Please write out the material that follows, exactly as it stands.

++++ Information supplied

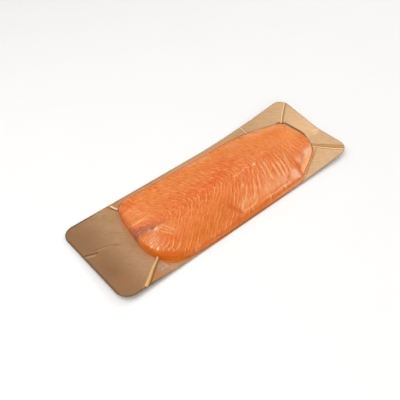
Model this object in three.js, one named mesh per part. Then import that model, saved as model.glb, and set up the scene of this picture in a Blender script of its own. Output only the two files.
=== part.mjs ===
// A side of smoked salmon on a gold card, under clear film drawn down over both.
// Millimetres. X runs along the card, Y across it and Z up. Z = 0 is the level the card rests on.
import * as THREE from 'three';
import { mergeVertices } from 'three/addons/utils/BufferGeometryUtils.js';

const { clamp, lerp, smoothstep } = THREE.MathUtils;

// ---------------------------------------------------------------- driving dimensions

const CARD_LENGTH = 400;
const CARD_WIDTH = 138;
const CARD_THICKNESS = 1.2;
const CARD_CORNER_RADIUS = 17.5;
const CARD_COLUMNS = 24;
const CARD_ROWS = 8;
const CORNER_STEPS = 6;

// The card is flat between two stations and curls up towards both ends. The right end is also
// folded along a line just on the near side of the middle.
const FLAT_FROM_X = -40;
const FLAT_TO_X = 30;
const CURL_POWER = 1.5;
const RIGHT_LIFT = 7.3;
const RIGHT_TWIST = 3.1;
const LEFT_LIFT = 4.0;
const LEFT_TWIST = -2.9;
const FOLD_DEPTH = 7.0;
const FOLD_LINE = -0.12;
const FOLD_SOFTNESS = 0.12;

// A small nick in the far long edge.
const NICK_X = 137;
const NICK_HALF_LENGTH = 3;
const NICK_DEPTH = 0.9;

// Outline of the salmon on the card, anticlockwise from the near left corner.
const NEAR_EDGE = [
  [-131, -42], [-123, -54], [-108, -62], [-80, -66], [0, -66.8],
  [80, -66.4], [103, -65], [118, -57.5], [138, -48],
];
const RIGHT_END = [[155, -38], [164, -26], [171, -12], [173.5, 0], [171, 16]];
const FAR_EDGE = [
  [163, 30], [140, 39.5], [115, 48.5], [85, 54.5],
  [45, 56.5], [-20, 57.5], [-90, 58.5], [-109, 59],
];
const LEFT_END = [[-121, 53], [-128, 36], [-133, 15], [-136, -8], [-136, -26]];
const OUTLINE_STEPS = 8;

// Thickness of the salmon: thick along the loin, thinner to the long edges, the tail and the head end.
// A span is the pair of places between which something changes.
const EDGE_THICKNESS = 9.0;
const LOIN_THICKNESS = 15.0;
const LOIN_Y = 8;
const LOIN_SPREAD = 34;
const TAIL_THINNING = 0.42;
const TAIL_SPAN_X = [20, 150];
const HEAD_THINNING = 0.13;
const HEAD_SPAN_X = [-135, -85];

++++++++

▶ [Solution for this problem]
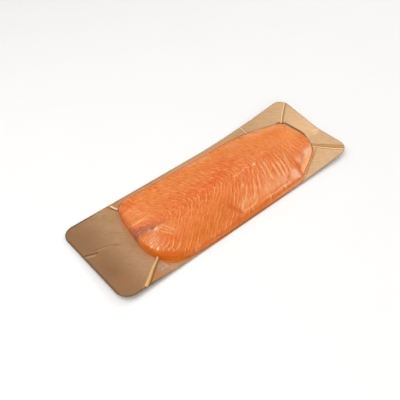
Model this object in three.js, one named mesh per part. Then import that model, saved as model.glb, and set up the scene of this picture in a Blender script of its own. Output only the two files.
=== part.mjs ===
// A side of smoked salmon on a gold card, under clear film drawn down over both.
// Millimetres. X runs along the card, Y across it and Z up. Z = 0 is the level the card rests on.
import * as THREE from 'three';
import { mergeVertices } from 'three/addons/utils/BufferGeometryUtils.js';

const { clamp, lerp, smoothstep } = THREE.MathUtils;

// ---------------------------------------------------------------- driving dimensions

const CARD_LENGTH = 400;
const CARD_WIDTH = 138;
const CARD_THICKNESS = 1.2;
const CARD_CORNER_RADIUS = 17.5;
const CARD_COLUMNS = 24;
const CARD_ROWS = 8;
const CORNER_STEPS = 6;

// The card is flat between two stations and curls up towards both ends. The right end is also
// folded along a line just on the near side of the middle.
const FLAT_FROM_X = -40;
const FLAT_TO_X = 30;
const CURL_POWER = 1.5;
const RIGHT_LIFT = 7.3;
const RIGHT_TWIST = 3.1;
const LEFT_LIFT = 4.0;
const LEFT_TWIST = -2.9;
const FOLD_DEPTH = 7.0;
const FOLD_LINE = -0.12;
const FOLD_SOFTNESS = 0.12;

// A small nick in the far long edge.
const NICK_X = 137;
const NICK_HALF_LENGTH = 3;
const NICK_DEPTH = 0.9;

// Outline of the salmon on the card, anticlockwise from the near left corner.
const NEAR_EDGE = [
  [-131, -42], [-123, -54], [-108, -62], [-80, -66], [0, -66.8],
  [80, -66.4], [103, -65], [118, -57.5], [138, -48],
];
const RIGHT_END = [[155, -38], [164, -26], [171, -12], [173.5, 0], [171, 16]];
const FAR_EDGE = [
  [163, 30], [140, 39.5], [115, 48.5], [85, 54.5],
  [45, 56.5], [-20, 57.5], [-90, 58.5], [-109, 59],
];
const LEFT_END = [[-121, 53], [-128, 36], [-133, 15], [-136, -8], [-136, -26]];
const OUTLINE_STEPS = 8;

// Thickness of the salmon: thick along the loin, thinner to the long edges, the tail and the head end.
// A span is the pair of places between which something changes.
const EDGE_THICKNESS = 9.0;
const LOIN_THICKNESS = 15.0;
const LOIN_Y = 8;
const LOIN_SPREAD = 34;
const TAIL_THINNING = 0.42;
const TAIL_SPAN_X = [20, 150];
const HEAD_THINNING = 0.13;
const HEAD_SPAN_X = [-135, -85];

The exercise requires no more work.